We should consider the Ukraine conflict from this perspective — the wanton, useless destruction, I mean. And we should think about what it is the U.S. most wants to destroy as it presses its campaign to destroy Russia.
Then we can think again about Putin’s speeches over these past months, and the sentiments in them that many other nations—“the majority!”—share. I have long found Putin’s speeches, all available on the Kremlin web site, worth reading: Whatever else one may think of him, he has an excellent grasp of history and the dynamics of international relations.
In my read, the change that has come over the Russian leader dates to last December, when the U.S. threw sand in his face in response to his effort, via those two draft treaties Moscow sent to Washington and NATO headquarters in Brussels, to fashion a new security order in Europe. That is when his anger arose.

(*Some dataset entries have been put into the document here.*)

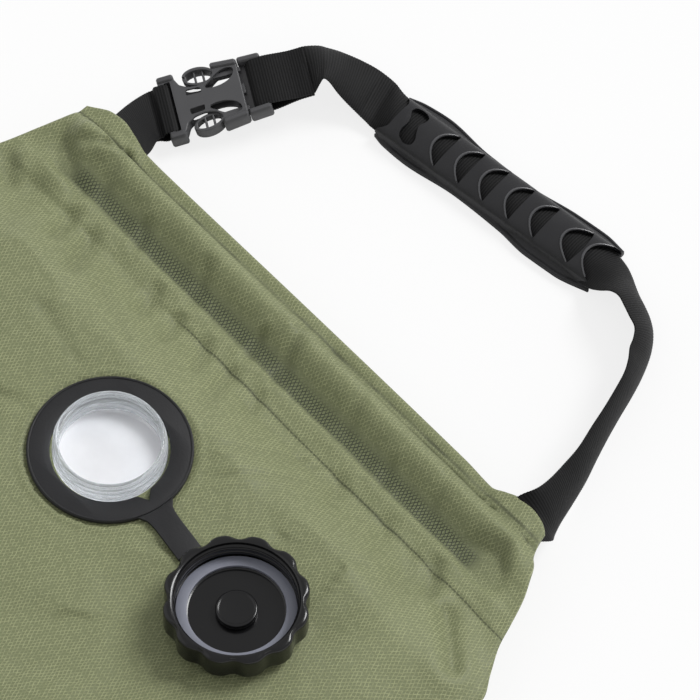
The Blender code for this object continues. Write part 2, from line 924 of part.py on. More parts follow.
def add_straps(buckle, grip, bar_middle):
    up = Vector((0, 0, 1))
    root = webbing_thickness / 2
    heading = math.radians(buckle_deg)
    pitch = math.radians(buckle_pitch_deg)
    forward = Vector((-math.sin(heading), math.cos(heading), 0))
    along_buckle = forward * math.cos(pitch) + up * math.sin(pitch)
    mouth = Vector((buckle_x, buckle_y, buckle_z))
    hem_out = Vector((0, 1, 0))

    # The short piece, from the hem to the fold round the housing's bar
    pocket_left = Vector((strap_root_left, top_edge - strap_root_depth, seam_height))
    edge_left = Vector((strap_root_left, top_edge + root, seam_height))
    spots = straight_spots(pocket_left, edge_left, -Vector((1, 0, 0)))
    bar = mouth + along_buckle * (buckle_bar / 2 - buckle_length)
    joined = bar - along_buckle * (short_fold_length + 2 * fit_gap)
    steps = strap_steps // 2
    for step in range(1, steps + 1):
        share = step / steps
        place = edge_left.lerp(joined, share)
        place.z = seam_height + (joined.z - seam_height) * smooth(share)
        turn = heading * share
        spots.append((place, -Vector((math.cos(turn), math.sin(turn), 0)), up, 0.0))
    ribbon("strap_short", spots, black_webbing)
    fold = bar_loop("strap_short_fold", short_fold_length, black_webbing)
    fold.location = (0, buckle_bar / 2 - buckle_length, 0)
    fold.rotation_euler = (0, 0, math.pi)
    fold.parent = buckle

    # The piece inside the grip, arched under its slots
    turn = math.radians(grip_deg)
    along_grip = Vector((math.cos(turn), math.sin(turn), 0))
    across_grip = up.cross(along_grip)
    inside = strap_floor_gap + grip_wall + 2 * fit_gap + root
    grip_middle = Vector((grip_x, grip_y, inside))
    reach = grip_length / 2 + grip_travel + webbing_thickness
    left_end = grip_middle - along_grip * reach
    right_end = grip_middle + along_grip * reach
    ribbon("strap_grip_run", straight_spots(left_end, right_end, across_grip, grip_crown), black_webbing)

    # From the male half to the grip, banked where it turns
    tail_end = mouth + along_buckle * (bar_middle + tail_length + fit_gap)
    start = left_end - along_grip * fit_gap
    ends = [
        tail_end,
        tail_end + forward * left_run_reach,
        start - along_grip * left_run_lead,
        start,
    ]
    bank = math.radians(left_run_bank_deg)

    def left_bank(share):
        return bank * smooth(share / bank_in_share) * smooth((1 - share) / bank_out_share)

    rise_ahead = math.tan(pitch) * 3 * left_run_reach
    spots = swept_spots(ends, (tail_end.z, inside), (0.0, grip_crown), left_bank, rise_ahead)
    ribbon("strap_left_run", spots, black_webbing)

    # From the grip to the hem, standing on its edge
    start = right_end + along_grip * fit_gap
    edge_right = Vector((strap_root_right, top_edge + root, seam_height))
    ends = [
        start,
        start + along_grip * right_run_reach,
        edge_right + hem_out * right_run_drop,
        edge_right,
    ]

    def right_bank(share):
        return math.radians(90) * smooth(share / stand_share) * smooth((1 - share) / lie_share)

    spots = swept_spots(ends, (inside, seam_height), (grip_crown, 0.0), right_bank)
    pocket_right = Vector((strap_root_right, top_edge - strap_root_depth, seam_height))
    spots += straight_spots(edge_right, pocket_right, Vector((1, 0, 0)))[1:]
    ribbon("strap_right_run", spots, black_webbing)
    return inside


def add_grip(grip, inside):
    """A D-shaped sleeve, drawn in at its waist, with crescent slots over the arched webbing."""
    points, faces = [], []
    arch = 7
    section = 0
    for step in range(grip_steps + 1):
        share = 2 * step / grip_steps - 1
        swell = math.cos(math.pi * share * waist_share) ** 2
        half = (grip_end_width - (grip_end_width - grip_waist_width) * swell) / 2
        x = share * grip_length / 2
        ring = [(half, strap_floor_gap), (half, strap_floor_gap + grip_flange)]
        for n in range(1, arch):
            angle = math.pi * n / arch
            ring.append(
                (
                    (half - grip_wall / 2) * math.cos(angle),
                    strap_floor_gap + grip_flange + (grip_height - grip_flange) * math.sin(angle),
                )
            )
        ring += [(-half, strap_floor_gap + grip_flange), (-half, strap_floor_gap)]
        section = len(ring)
        points += [(x, y, z) for y, z in ring]
    for step in range(grip_steps):
        for n in range(section):
            here = step * section + n
            onward = step * section + (n + 1) % section
            faces.append((here, here + section, onward + section, onward))
    faces.append(list(range(section)))
    faces.append([grip_steps * section + n for n in reversed(range(section))])
    sleeve = add_object("grip_sleeve", mesh_from("grip_sleeve", points, faces), grip_rubber)
    sleeve.parent = grip
    shape = bmesh.new()
    shape.from_mesh(sleeve.data)
    bmesh.ops.recalc_face_normals(shape, faces=shape.faces)
    shape.to_mesh(sleeve.data)
    shape.free()
    middle = Vector((0, 0, inside))
    ahead = Vector((grip_length / 2 + overrun, 0, 0))
    spots = straight_spots(middle - ahead, middle + ahead, Vector((0, 1, 0)), grip_crown)
    channel = ribbon(
        "grip_channel", spots, None, webbing_width + 2 * fit_gap, webbing_thickness + 2 * fit_gap
    )
    channel.parent = grip
    combine(sleeve, channel)
    half_count = (grip_slot_count - 1) / 2
    outlines = []
    for n in range(grip_slot_count):
        place = n - half_count
        x = place * grip_slot_pitch
        if abs(place) == half_count:
            x = math.copysign((half_count - 1) * grip_slot_pitch + grip_end_slot_pitch, place)
        outlines.append(crescent(x))
    slots = flat_solid("grip_slots", outlines, grip_height)
    slots.location = (0, 0, inside + grip_crown / 2 + grip_height / 2)
    slots.parent = grip
    combine(sleeve, slots)


def crescent(x):
    """A slot outline across the grip, bowed towards its -X end."""
    steps = outline_steps + 1
    half = grip_slot_length / 2
    near, far = [], []
    for n in range(steps + 1):
        share = 2 * n / steps - 1
        bow = grip_slot_bow * (1 - share * share)
        near.append((x - bow - grip_slot_width / 4, share * half))
        far.append((x - bow / 4 + grip_slot_width / 4, share * half))
    return near + list(reversed(far))


def add_outlet():
    """A barbed stem through the front panel, clamped by a nut over a washer."""
    port = frame_empty("outlet_axis", (0, outlet_y, 0))
    bore = outlet_bore / 2
    flange_top = panel_under - fit_gap
    flange_low = flange_top - outlet_flange_thickness
    top = bag_height + outlet_rise
    profile = [(outlet_stem_radius - outlet_barb, top)]
    for n in range(outlet_barb_count):
        low = top - (n + 1) * outlet_barb_pitch
        profile += [(outlet_stem_radius, low), (outlet_stem_radius - outlet_barb, low)]
    profile = profile[:-1]
    profile += [
        (outlet_stem_radius, flange_top),
        (outlet_flange_radius, flange_top),
        (outlet_flange_radius, flange_low),
        (bore, flange_low),
        (bore, top),
    ]
    spigot = turned("outlet_spigot", profile, outlet_plastic, small_steps)
    washer_low = bag_height + fit_gap
    washer_top = washer_low + outlet_washer_thickness
    hole = outlet_stem_radius + fit_gap
    washer = turned(
        "outlet_washer",
        [
            (outlet_washer_radius, washer_top),
            (outlet_washer_radius, washer_low),
            (hole, washer_low),
            (hole, washer_top),
        ],
        gasket_silicone,
        small_steps,
    )
    nut_low = washer_top + fit_gap
    hexagon = arc((0, 0), outlet_nut_radius, 0, 300, 5)
    nut = flat_solid("outlet_nut", [hexagon], outlet_nut_height, outlet_plastic, outlet_barb / 2)
    nut.location = (0, 0, nut_low + outlet_nut_height / 2)
    nut_top = nut_low + outlet_nut_height
    nut_hole = round_tool("outlet_nut_hole", hole, nut_low - overrun, nut_top + overrun)
    for piece in (spigot, washer, nut, nut_hole):
        piece.parent = port
    combine(nut, nut_hole)


add_panels()
add_hem()
add_fill_port()
leash_port = frame_empty("leash_turn_axis", (0, 0, 0), leash_deg)
add_cap(leash_port, add_leash(leash_port))
buckle_frame = frame_empty(
    "buckle_frame", (buckle_x, buckle_y, buckle_z), buckle_deg, buckle_pitch_deg
)
grip_frame = frame_empty("grip_slide_axis", (grip_x, grip_y, 0), grip_deg)
male_bar = add_buckle(buckle_frame)
webbing_height = add_straps(buckle_frame, grip_frame, male_bar)
add_grip(grip_frame, webbing_height)
add_outlet()
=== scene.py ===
import math

import bmesh
import bpy
from mathutils import Matrix, Vector, noise


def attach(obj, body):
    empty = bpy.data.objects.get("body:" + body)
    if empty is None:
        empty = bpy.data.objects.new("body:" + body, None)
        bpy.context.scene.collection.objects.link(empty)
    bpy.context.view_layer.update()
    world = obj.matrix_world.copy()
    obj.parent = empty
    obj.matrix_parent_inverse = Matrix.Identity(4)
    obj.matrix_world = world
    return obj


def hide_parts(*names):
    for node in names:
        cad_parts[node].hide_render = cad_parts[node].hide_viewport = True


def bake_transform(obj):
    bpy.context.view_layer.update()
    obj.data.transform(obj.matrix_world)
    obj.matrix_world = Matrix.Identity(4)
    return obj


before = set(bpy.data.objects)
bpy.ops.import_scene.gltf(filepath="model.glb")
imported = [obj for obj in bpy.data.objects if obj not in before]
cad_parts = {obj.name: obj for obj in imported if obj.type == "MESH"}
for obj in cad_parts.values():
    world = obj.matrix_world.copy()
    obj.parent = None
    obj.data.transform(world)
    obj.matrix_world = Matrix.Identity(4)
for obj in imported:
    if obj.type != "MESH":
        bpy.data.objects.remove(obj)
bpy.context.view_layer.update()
mm = 0.001  # every measure below is in millimetres


# Small tools: node graphs, meshes and shapes

def addNode(tree, kind, inputs=None, **settings):
    made = tree.nodes.new(kind)
    for key, value in settings.items():
        setattr(made, key, value)
    for key, value in (inputs or {}).items():
        if isinstance(value, bpy.types.NodeSocket):
            tree.links.new(value, made.inputs[key])
        else:
            made.inputs[key].default_value = value
    return made


def sums(tree, operation, a, b=0.0, c=0.0):
    return addNode(tree, "ShaderNodeMath", {0: a, 1: b, 2: c}, operation=operation).outputs[0]


def mixColour(tree, share, a, b, blend="MIX"):
    inputs = {"Factor": share, 6: a, 7: b}
    return addNode(tree, "ShaderNodeMix", inputs, data_type="RGBA", blend_type=blend).outputs[2]


def remap(tree, value, low, high, outLow=0.0, outHigh=1.0):
    inputs = {0: value, 1: low, 2: high, 3: outLow, 4: outHigh}
    return addNode(tree, "ShaderNodeMapRange", inputs, interpolation_type="SMOOTHSTEP").outputs[0]


def noiseValue(tree, point, scale, detail=3.0, roughness=0.5):
    inputs = {"Vector": point, "Scale": scale, "Detail": detail, "Roughness": roughness}
    return addNode(tree, "ShaderNodeTexNoise", inputs).outputs["Fac"]


def bump(tree, height, distance, strength=1.0, normal=None):
    inputs = {"Height": height, "Distance": distance, "Strength": strength}
    if normal:
        inputs["Normal"] = normal
    return addNode(tree, "ShaderNodeBump", inputs).outputs[0]


def objectPoint(tree):
    return addNode(tree, "ShaderNodeTexCoord").outputs["Object"]


def shades(colour, spread):
    # a darker and a lighter version of a colour
    return [tuple(c * share for c in colour) + (1,) for share in (1 - spread, 1 + spread)]


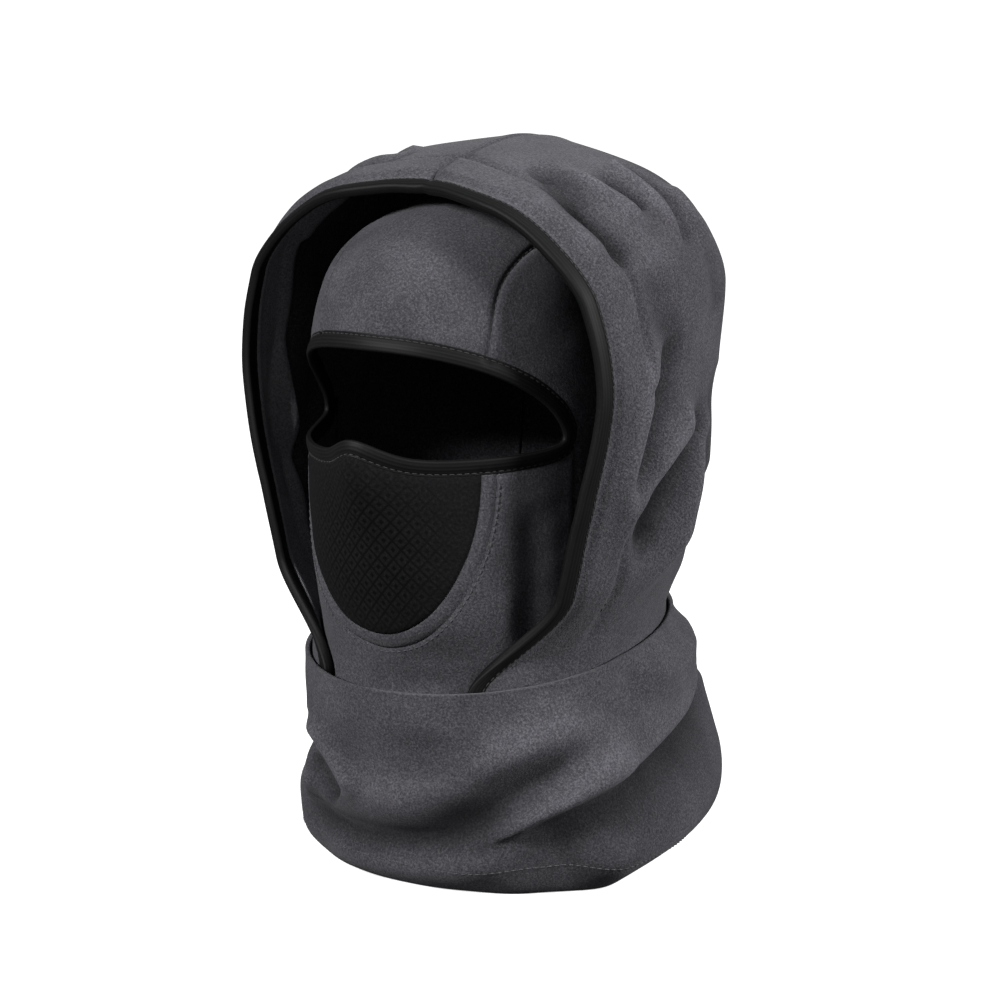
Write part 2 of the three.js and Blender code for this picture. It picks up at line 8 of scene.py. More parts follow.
import bpy
import numpy as np
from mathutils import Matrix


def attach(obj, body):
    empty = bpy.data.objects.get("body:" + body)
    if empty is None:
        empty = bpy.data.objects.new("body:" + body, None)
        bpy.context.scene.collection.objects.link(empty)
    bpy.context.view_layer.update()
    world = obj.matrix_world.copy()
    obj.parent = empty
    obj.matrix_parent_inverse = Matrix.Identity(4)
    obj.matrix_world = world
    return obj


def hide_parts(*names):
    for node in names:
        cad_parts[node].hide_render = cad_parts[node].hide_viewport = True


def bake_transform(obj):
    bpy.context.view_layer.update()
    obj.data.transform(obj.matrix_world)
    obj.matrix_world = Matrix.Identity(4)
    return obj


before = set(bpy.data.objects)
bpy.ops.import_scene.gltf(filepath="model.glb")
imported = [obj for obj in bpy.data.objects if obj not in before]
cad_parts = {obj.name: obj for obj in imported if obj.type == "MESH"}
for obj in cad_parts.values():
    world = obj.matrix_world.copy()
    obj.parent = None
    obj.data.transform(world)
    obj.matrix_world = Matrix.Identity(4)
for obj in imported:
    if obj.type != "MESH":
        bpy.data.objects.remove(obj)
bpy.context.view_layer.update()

# ---------- the maker's sizes ----------
MM = 0.001
HEAD_AROUND = 580
HOOD_HEIGHT = 348
FLEECE = 2.4
FACING = 1.6
FACING_WIDTH = 25
EDGE_TAPE = 9
EYE_TAPE = 8
PROUD = 0.3
GAP = 0.3
LAYER_GAP = 0.6
CAP_SEAM_LEFT = 51
CAP_SEAM_RIGHT = 34
EYE_HALF_ANGLE = 73
EYE_CORNER_Z = 217
EYE_RISE = 41
EYE_DROP = 8
NOSE_NOTCH = 9
BREATHER_HALF_ANGLE = 44
BREATHER_BOTTOM_Z = 123
SURROUND_WIDTH = 6.5
NECK_FRONT_Z = 88
NECK_REAR_Z = 111
NECK_SEAM_TALL = 4
AXIS_TO_MIDDLE = 29
WIDE = HEAD_AROUND / 580
TALL = HOOD_HEIGHT / 348
DEGREE = 1.4  # millimetres to a degree round the mask

# Height, half width, reach to the front, reach to the back.
HEAD = np.array([
    (80, 73.5, 68.5, 95),
    (98, 73.5, 68.5, 95),
    (112, 73, 70.5, 94),
    (130, 71, 79, 93),
    (160, 72, 86, 94),
    (200, 73, 88, 98),
    (232, 74, 88, 100),
], float)
DOME_Z = 232
DOME_HEIGHT = 90
DOME_LEAN = 4
NOSE_REACH = 9
CAP_FULLNESS = 6  # the cap rounds out this much over the brow
SEAM_LEAN = 5  # the left seam leans in this far above the brow

# Place up the hood's edge, the edge's x, y and z, half width, swell, the rear seam's y and z.
HOOD = np.array([
    (0.00, 44, -62, 94, 83, 106, 108, 116),
    (0.16, 76, -48, 145, 94, 150, 112, 150),
    (0.32, 95, -48, 188, 102, 196, 121, 186),
    (0.50, 105, -46, 240, 107, 260, 126, 214),
    (0.66, 97, -48, 281, 103, 306, 128, 232),
    (0.78, 76, -51, 307, 86, 344, 128, 244),
    (0.89, 45, -52, 324, 52, 376, 128, 252),
    (1.00, 0, -42, 331, 0, 392, 128, 256),
], float)
HOOD_FULLNESS = 2.15
HOOD_CORNER = 31
HOOD_SUNK = FLEECE + 3 * GAP + PROUD

# Place up the gaiter, height in front, height behind, half width, reach to the front and back.
GAITER = np.array([
    (0.00, 0, 0, 70, 47, 80),
    (0.09, 0, 0, 79, 56, 92),
    (0.20, 12, 20, 90, 66, 126),
    (0.36, 32, 48, 96, 71, 152),
    (0.54, 54, 74, 91, 71, 147),
    (0.68, 69, 90, 87, 74, 124),
    (0.80, 81, 104, 84, 77, 116),
    (1.00, 97, 122, 84, 77, 116),
], float)

# ---------- soft folds: places on the cloth, how far they stand out, how broad they are ----------
# On the hood a place is (up the edge, round from the edge to the rear seam).
# These folds are also painted into the fleece, darker in their hollows and lighter on their backs, as
# painted shade and highlight.
HOOD_FOLDS = [
    ([(0.60, 0.15), (0.51, 0.125), (0.46, 0.10), (0.42, 0.09), (0.36, 0.087), (0.29, 0.08)], 4.2, 7),
    ([(0.62, 0.24), (0.52, 0.20), (0.45, 0.165), (0.38, 0.14), (0.31, 0.12)], -5.5, 8),
    ([(0.47, 0.28), (0.415, 0.25), (0.385, 0.20), (0.344, 0.15), (0.30, 0.117), (0.24, 0.10)], 5.2, 7),
    ([(0.44, 0.36), (0.38, 0.31), (0.32, 0.24), (0.27, 0.19), (0.22, 0.17)], -7.5, 9),
    ([(0.44, 0.37), (0.40, 0.355), (0.36, 0.335), (0.305, 0.31), (0.25, 0.29), (0.17, 0.28)], 4.6, 7),
    ([(0.39, 0.42), (0.34, 0.40), (0.28, 0.38), (0.20, 0.37)], -5.5, 8),
    ([(0.26, 0.60), (0.22, 0.60), (0.17, 0.62), (0.12, 0.64)], 3.5, 9),
    ([(0.93, 0.16), (0.906, 0.167), (0.816, 0.117), (0.753, 0.124), (0.70, 0.12)], -5.0, 8),
    ([(0.90, 0.16), (0.883, 0.185), (0.839, 0.19), (0.803, 0.207), (0.75, 0.22)], 3.6, 6),
    ([(0.87, 0.25), (0.835, 0.245), (0.79, 0.26)], -4.2, 5.5),
    ([(0.89, 0.29), (0.876, 0.294), (0.829, 0.294), (0.779, 0.301), (0.72, 0.30)], 3.4, 6),
    ([(0.88, 0.33), (0.866, 0.331), (0.813, 0.338), (0.763, 0.324), (0.70, 0.35)], -3.6, 6),
    ([(0.85, 0.40), (0.78, 0.40), (0.70, 0.42)], 2.8, 8),
    ([(0.86, 0.03), (0.82, 0.045), (0.766, 0.067), (0.712, 0.08)], 2.4, 11),
    ([(0.70, 0.17), (0.62, 0.18), (0.56, 0.20)], -2.6, 10),
    ([(0.74, 0.40), (0.66, 0.42), (0.58, 0.44)], -2.2, 12),
    ([(0.70, 0.62), (0.60, 0.70), (0.48, 0.76)], -3.0, 14),
    ([(0.50, 0.50), (0.40, 0.49), (0.32, 0.50), (0.25, 0.52), (0.19, 0.55)], -6.2, 19),
]
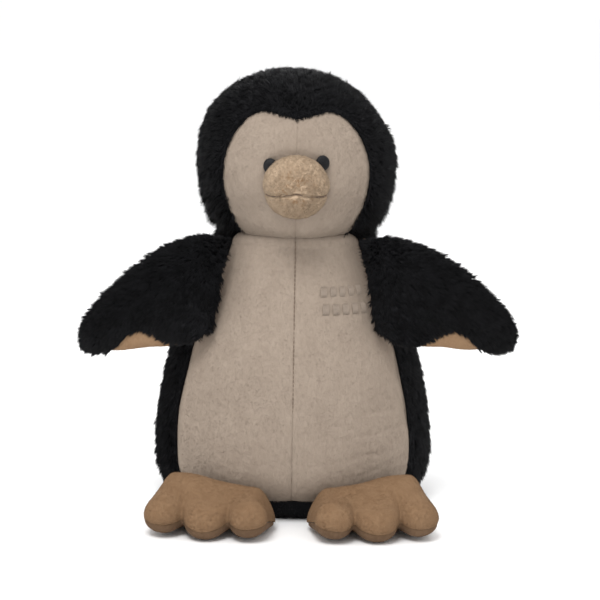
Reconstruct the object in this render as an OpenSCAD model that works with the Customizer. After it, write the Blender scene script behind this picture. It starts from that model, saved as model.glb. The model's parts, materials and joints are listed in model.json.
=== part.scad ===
// Stuffed penguin, standing. The toy faces -Y, +Z is up and +X is the toy's own left.
// The origin is the centre of the flat base on the floor.

/* [Torso] */
// Width of the torso at its widest
torso_w = 186; // [174:1:194]
// Reach of the belly in front of the origin
belly_d = 82; // [76:1:88]
// Reach of the back behind the origin
back_d = 68; // [58:1:76]
// Height of the shoulders, where the head sits
neck_h = 188; // [184:1:192]

/* [Head] */
// Width of the head
head_w = 130; // [124:1:136]
// Height of the centre of the head
head_z = 236; // [234:1:240]
// Radius of the head, front to back and up and down
head_r = 61; // [60:0.5:62]
// Radius of the ball-shaped beak
beak_r = 20.5; // [18:0.5:22]
// Radius of each embroidered eye
eye_r = 4.8; // [4:0.2:5.4]
// Distance of each eye from the middle of the face
eye_x = 17.5; // [17:0.5:20]

/* [Wings] */
// Reach of a wing tip from the middle of the toy
wing_reach = 150; // [140:1:158]
// Greatest thickness of a wing
wing_t = 22; // [16:1:24]

/* [Feet] */
// Distance of each foot from the middle of the toy
foot_x = 51; // [50:1:54]
// Width of a foot across its three toes
foot_w = 83; // [76:1:85]
// Length of a foot from its root to the middle toe
foot_l = 58; // [50:1:60]
// Height of a foot at its root
foot_h = 33; // [28:1:35]
// Turn of each foot outwards, in degrees
foot_splay = 9; // [6:1:12]

/* [Fabric] */
// Thickness of the pile fabric panels
cloth = 3; // [2:0.5:3.5]
// Space between neighbouring pieces
gap = 0.25; // [0.2:0.05:0.35]

/* [Hidden] */

black = [0.08, 0.08, 0.09];
cream = [0.80, 0.73, 0.66];
tan = [0.68, 0.55, 0.40];
brown = [0.42, 0.32, 0.24];
thread = [0.62, 0.52, 0.44];
stuffing = [0.93, 0.93, 0.91];

// ---- Curves and grids -------------------------------------------------------------------------

// Evenly spaced numbers from a to b, n steps
function steps(a, b, n) = [for (i = [0:n]) a + (b - a) * i / n];

// Smooth (Catmull-Rom) curve through the points p, for t from 0 to 1
function curve(p, t) =
    let (n = len(p) - 1,
         s = min(max(t, 0), 0.999999) * n,
         i = floor(s),
         f = s - i,
         p0 = p[max(i - 1, 0)],
         p1 = p[i],
         p2 = p[i + 1],
         p3 = p[min(i + 2, n)])
    0.5 * (2 * p1 + (p2 - p0) * f + (2 * p0 - 5 * p1 + 4 * p2 - p3) * f * f
           + (3 * p1 - p0 - 3 * p2 + p3) * f * f * f);

function unit(v) = v / norm(v);

// Direction a fraction f of the way along the arc from direction a to direction b
function arc_between(a, b, f) =
    let (angle = acos(max(min(a * b, 1), -1)))
    angle < 0.01 ? a : (a * sin((1 - f) * angle) + b * sin(f * angle)) / sin(angle);

// Two triangles for each cell of a grid whose rows are n points long, starting at point k
function cell_faces(k, rows, n) =
    [for (i = [0:rows - 2], j = [0:n - 2], half = [0, 1])
        let (a = k + i * n + j, b = a + 1, c = a + n, d = c + 1)
        half == 0 ? [a, c, b] : [b, c, d]];

function turned(faces) = [for (f = faces) [f[2], f[1], f[0]]];

// A wall between two matching lists of point numbers
function wall(p, q) =
    [for (i = [0:len(p) - 2], half = [0, 1])
        half == 0 ? [p[i], q[i], p[i + 1]] : [p[i + 1], q[i], q[i + 1]]];

// A panel of cloth: the grid outer and the grid inner behind it, closed by walls all round
module panel(outer, inner, flip = false) {
    rows = len(outer);
    n = len(outer[0]);
    k = rows * n;
    first_row = [for (j = [0:n - 1]) j];
    last_row = [for (j = [0:n - 1]) (rows - 1) * n + j];
    first_end = [for (i = [0:rows - 1]) i * n];
    last_end = [for (i = [0:rows - 1]) i * n + n - 1];
    faces = concat(
        cell_faces(0, rows, n),
        turned(cell_faces(k, rows, n)),
        turned(wall(first_row, [for (p = first_row) p + k])),
        wall(last_row, [for (p = last_row) p + k]),
        wall(first_end, [for (p = first_end) p + k]),
        turned(wall(last_end, [for (p = last_end) p + k])));
    points = [for (row = concat(outer, inner), p = row) p];
    polyhedron(points, flip ? turned(faces) : faces, convexity = 6);
}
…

That is when he said in effect, To hell with them. We will have to build a new world order on our own. China, by that time, had already given up on the West, and it was then the Russians and Chinese took their great leap forward together.
I am sure they share large measures of bitterness and anger as they look back over their deteriorated relations with the West. It is what they see looking forward that interests me far more. They are not talking about power as the principal feature of the order they now appear fully committed to realizing. They are talking about a world built by strong nations with shared purposes.
These are all in the speeches: the freedom of nations one to the other, the right to choose “forms of development,” interdependence, the authority of international law.
What is the raw pursuit of power next to these?